Five Mistakes that Send Online Visitors Screaming for the Hills
Calibrate your contracting website to ensure it leaves a lasting impression
Residential and light commercial contractor websites are a tough act.
They are stubborn, act in surprising ways, and are a great source of stress to their owners. Worse yet, the cost of these websites has little to do with how well they perform. The problem is not usually in the design or the platform, but in the content — more specifically, the message they convey to visitors. The good news is, these are the easiest problems to correct.
Here are five quick fixes that any home-services contractor can use to improve his or her sales between 300-500 percent using existing Web traffic.
Correction No. 1: Add a Strong and Compelling Opening Headline — This is by far the single most important change you can make to dramatically improve a website’s conversion rate. (A conversion happens when a visitor calls or emails.) Studies show a site has less than 10 seconds to capture a visitor’s attention.
A strong, attention-getting opening headline on each webpage is the absolute best way to convey your primary message. I like to add a sub-headline to quickly reinforce the message that a visitor is in the right place to solve a specific problem. Like this:
Headline: “Is Your Air Conditioner in Need of Repair?”
Sub-headline: “If you’re tired of stifling heat and humidity and long for dependable comfort again, here’s how the (Your Company) rescue team can help you — fast!”
Get the headline and sub-head message right and your conversions will skyrocket.
Correction No. 2: Dull and Lifeless Content — This is another gigantic conversion pulverizer. My prized copywriting technique is known as symptom-based selling as opposed to the much more common solution-based selling. With this technique, I describe the symptoms the visitor is experiencing (based on the page they are viewing) and then outline my solutions.
For example, if a doctor writes, “We offer the latest in rotator cuff solutions,” the client may think, “No thanks, my rotator cuff is just fine.”
But, if the doctor were to write: “Do you have limited range of motion in your arm? Is it painful to lift your arm over your head? Is normal, everyday motion a constant pain? We offer a variety of ways to relieve your rotator cuff pain and get your life back to normal.”
The doctor has just requalified a ton of potential prospects who answered “No thanks” to his first website pitch. The symptom-based presentation directs their interest to his solutions based on a clear description of familiar symptoms. He simply describes the symptoms, relating them directly to the clients’ pain first, and then, second, to the solutions.This is powerful and effective.
Correction No. 3: Too Many Competing Messages Within a Single Page — For example, if your page is about electrical repair, keep the entire page focused on this one message. Don’t include ceiling fan promos or panel upgrades; in fact, it’s best not to include any offers at all. Include details on electrical repairs, that’s it. Competing messages create confusion and indecision from your visitors and will muddy up their thought process.
Correction No. 4: Add or Improve Your Calls to Action —
A message without a CTA is like a joke without a punchline. As buyers, we love to be guided down a clear path.
Assuming you own a lead-generation website, create two types of CTAs for your visitors.
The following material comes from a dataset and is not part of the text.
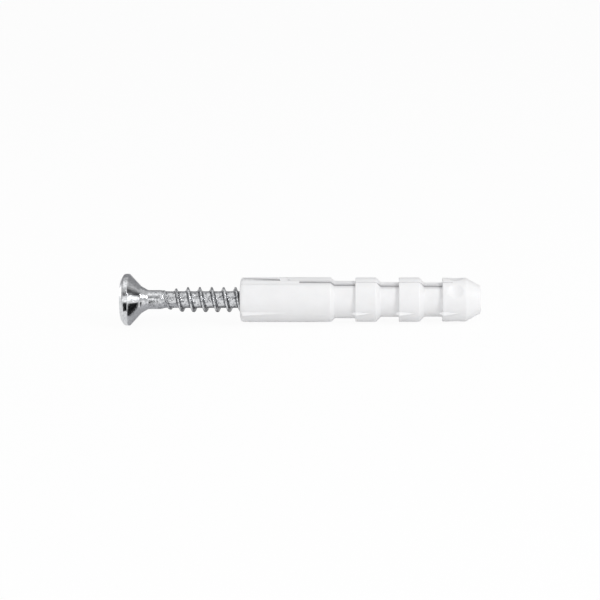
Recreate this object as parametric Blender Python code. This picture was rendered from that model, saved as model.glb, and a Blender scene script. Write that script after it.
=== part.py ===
"""Wall plug with its countersunk screw started in the mouth, lying on its side.

Both pieces are modelled along +X, with X = 0 at the plug's mouth, the screw's head towards -X
and the plug's nose towards +X. An empty then lays the pair down: the rim of the head and the
tip block of the plug touch the ground together, and the middle of the ground print is the origin.
Round shapes have a flat facing straight down, so that the pair rests on those flats.
All sizes are in metres. Angles round the axis start at straight up and turn towards the viewer's
side, which is -Y.
"""
import math
from itertools import product

import bmesh
import bpy
from mathutils import Matrix, Vector

# The screw: 4.5 x 40 countersunk wood screw, bright zinc plated
SCREW_LENGTH = 0.0400
HEAD_DIAMETER = 0.0087
HEAD_BEVEL_LENGTH = 0.0005
HEAD_BEVEL_DEPTH = 0.00076
HEAD_LAND = 0.00088
HEAD_CONE_ANGLE = math.radians(94.0)
HEAD_NECK_DIAMETER = 0.0043
HEAD_NECK_CURVE = 0.0017
SHANK_DIAMETER = 0.0032
SHANK_LENGTH = 0.0070
CORE_DIAMETER = 0.0027
CORE_SHOULDER = 0.0005
POINT_LENGTH = 0.0050
POINT_DIAMETER = 0.0003

# Its coarse single-start thread
THREAD_DIAMETER = 0.0042
THREAD_PITCH = 0.0020
THREAD_ANGLE = math.radians(50.0)
THREAD_CREST = 0.0002
THREAD_RUN_IN_TURNS = 2.0
THREAD_RUN_OUT = 0.0006
THREAD_START_ANGLE = math.radians(225.0)
THREAD_SINK = 0.00015

# The cross recess in the head
RECESS_DIAMETER = 0.0046
RECESS_DEPTH = 0.0026
RECESS_WING = 0.00086
RECESS_ROOT = 0.00125
RECESS_FLOOR_SHARE = 0.42
RECESS_POINT = 0.0005
RECESS_POINT_SHARE = 0.10

# How far the head stands out from the plug's mouth, and the running gap round the thread
SCREW_STANDOFF = 0.0201
THREAD_CLEARANCE = 0.00035

# The plug: 8 x 40, moulded in white nylon, from the mouth to the nose
SLEEVE_LENGTH = 0.0151
SLEEVE_DIAMETER = 0.0075
SLEEVE_END_DIAMETER = 0.00743
SLEEVE_CHAMFER = 0.00064
MOUTH_ROUND = 0.0007
NECK_1_LENGTH = 0.00347
NECK_1_DIAMETER = 0.00622
NECK_2_LENGTH = 0.0030
NECK_2_DIAMETER = 0.00577
NECK_3_LENGTH = 0.0030
NECK_3_DIAMETER = 0.0057
BLOCK_LENGTH = 0.00342
BLOCK_DIAMETER = 0.0074
BLOCK_TAPER = 0.00081
BLOCK_EDGE = 0.00012
TIP_LENGTH = 0.0039
TIP_DIAMETER = 0.0073
NOSE_LENGTH = 0.00243
NOSE_DIAMETER = 0.0046

# The bore behind the sleeve, which the screw forces apart, and the funnel that leads to it
PILOT_BORE = 0.0025
FUNNEL_MARGIN = 0.0015

# The slot that lets the two halves spread: open along sleeve and necks, nearly shut in the blocks
SLOT_START = 0.0099
SLOT_WIDTH = 0.00034
SLOT_WIDTH_IN_BLOCKS = 0.00014
SLOT_END_FROM_SHOULDER = 0.0016

# The shallow round dimples either side of the slot's end, which thin the tip where it hinges
DIMPLE_FROM_SHOULDER = 0.00217
DIMPLE_RADIUS = 0.0013
DIMPLE_DEPTH = 0.00036
DIMPLE_ANGLE = math.radians(28.0)

# Fins that keep the plug from turning: two that lock, just beside the slot, and two square to it
LOCK_FIN_LENGTH = 0.0069
LOCK_FIN_HEIGHT = 0.00046
LOCK_FIN_END_HEIGHT = 0.00036
LOCK_FIN_OVERLAP = 0.0004
LOCK_FIN_WIDTH = 0.0009
LOCK_FIN_FROM_SLOT = math.radians(-9.5)
LOCK_POCKET_LENGTH = 0.00145
LOCK_POCKET_WIDTH = 0.0011
LOCK_POCKET_DEPTH = 0.0005
SIDE_FIN_LENGTH = 0.0075
SIDE_FIN_HEIGHT = 0.0006
FIN_WIDTH = 0.00066
FIN_SINK = 0.0004
FIN_FADE_SINK = 0.0002
BARB_HEIGHT = 0.0005
BARB_OVERHANG = 0.00055
BARB_RUN = 0.0028
BARB_POINT_WIDTH = 0.00008
BARB_POINT_DEPTH = 0.00012

# How the slot leans from straight up towards the viewer as the pair lies at rest
SLOT_LEAN = math.radians(24.0)

# Colours as linear values, and how rough each finish is
ZINC_COLOUR = (0.60, 0.61, 0.62)
ZINC_ROUGHNESS = 0.24
NYLON_COLOUR = (0.84, 0.85, 0.85)
NYLON_ROUGHNESS = 0.42

# How finely round shapes are divided
ROUND_STEPS = 28
THREAD_STEPS = 24
ARC_STEPS = 5
DIMPLE_STEPS = 20
DIMPLE_RINGS = 36
SHARP_ANGLE = math.radians(30.0)
MERGE_DISTANCE = 1e-7
CUT_MARGIN = 0.0010

# Sizes that follow from those above
HALF_STEP = math.pi / ROUND_STEPS
FLAT_SHARE = math.cos(HALF_STEP)
HEAD_RADIUS = HEAD_DIAMETER / 2
HEAD_FACE_RADIUS = HEAD_RADIUS - HEAD_BEVEL_DEPTH
LAND_END = HEAD_BEVEL_LENGTH + HEAD_LAND
INSERTED = SCREW_LENGTH - SCREW_STANDOFF
THREAD_START = SHANK_LENGTH - CORE_SHOULDER
POINT_START = SCREW_LENGTH - POINT_LENGTH
SLEEVE_BORE = THREAD_DIAMETER + 2 * THREAD_CLEARANCE
NECK_1_START = SLEEVE_LENGTH + SLEEVE_CHAMFER
BLOCK_1_START = NECK_1_START + NECK_1_LENGTH
NECK_2_START = BLOCK_1_START + BLOCK_LENGTH + BLOCK_TAPER
BLOCK_2_START = NECK_2_START + NECK_2_LENGTH
NECK_3_START = BLOCK_2_START + BLOCK_LENGTH + BLOCK_TAPER
TIP_START = NECK_3_START + NECK_3_LENGTH
NOSE_START = TIP_START + TIP_LENGTH
PLUG_LENGTH = NOSE_START + NOSE_LENGTH
SLOT_END = TIP_START + SLOT_END_FROM_SHOULDER
DIMPLE_PLACE = TIP_START + DIMPLE_FROM_SHOULDER
SLOT_ANGLES = (SLOT_LEAN, SLOT_LEAN + math.pi)
LOCK_ANGLES = (SLOT_LEAN + LOCK_FIN_FROM_SLOT, SLOT_LEAN + LOCK_FIN_FROM_SLOT + math.pi)
FIN_ANGLES = (SLOT_LEAN + math.pi / 2, SLOT_LEAN - math.pi / 2)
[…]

First, include an email lead-generation box at the very top of the page, above the “fold.” Keep this email box simple. No more than four signup fields, good color contrast to the rest of the page, and a privacy blurb. Replace the word “submit” in the CTA button with a quick outline that describes what they’ve just signed up for. In the case of a/c contractors, perhaps you could use: “Fix My Air.”
Another CTA button I like is “Get My Air Fixed & Save $XXX.” Again, this leaves no doubt or confusion what the action is about to lead to and offers two powerful CTAs and two enticing benefits for taking action right away.
Second, just under your opening headline, sub-head, and the supporting bullet points, insert a well-contrasted CTA graphic that includes your phone number. This will let your visitors know you’re serious about helping them solve their problems and makes the decision to take action effortless and enticing.
Repeat this graphic two to three times on the landing page at the top, in the middle, and again at the end of your message.
Correction No. 5: Insert Compelling Offers and Trust Builders — Most website or landing page visitors have never done business with you or even know who you are. They need to be convinced your company offers the best solutions to their problems. You do this with compelling offers that provide prospects with great value, lowering their instinctive resistance.
For many of us, the lifetime value of a new customer is high and is worth earning with a unique offer. Your initial sale or service may just be the first step in what may be a long and profitable relationship, if handled correctly. Home-services websites need to move heaven and Earth to earn that first bit of trust.
Build trust by highlighting your unique promises and list at least five compelling trust builders. Also, show your A+ BBB rating, and any awards or recognition you’ve received over the years. If you’re fairly new, you can have an A- BBB rating within 12 months. Otherwise, beef up your guarantees to offset your lack of longevity.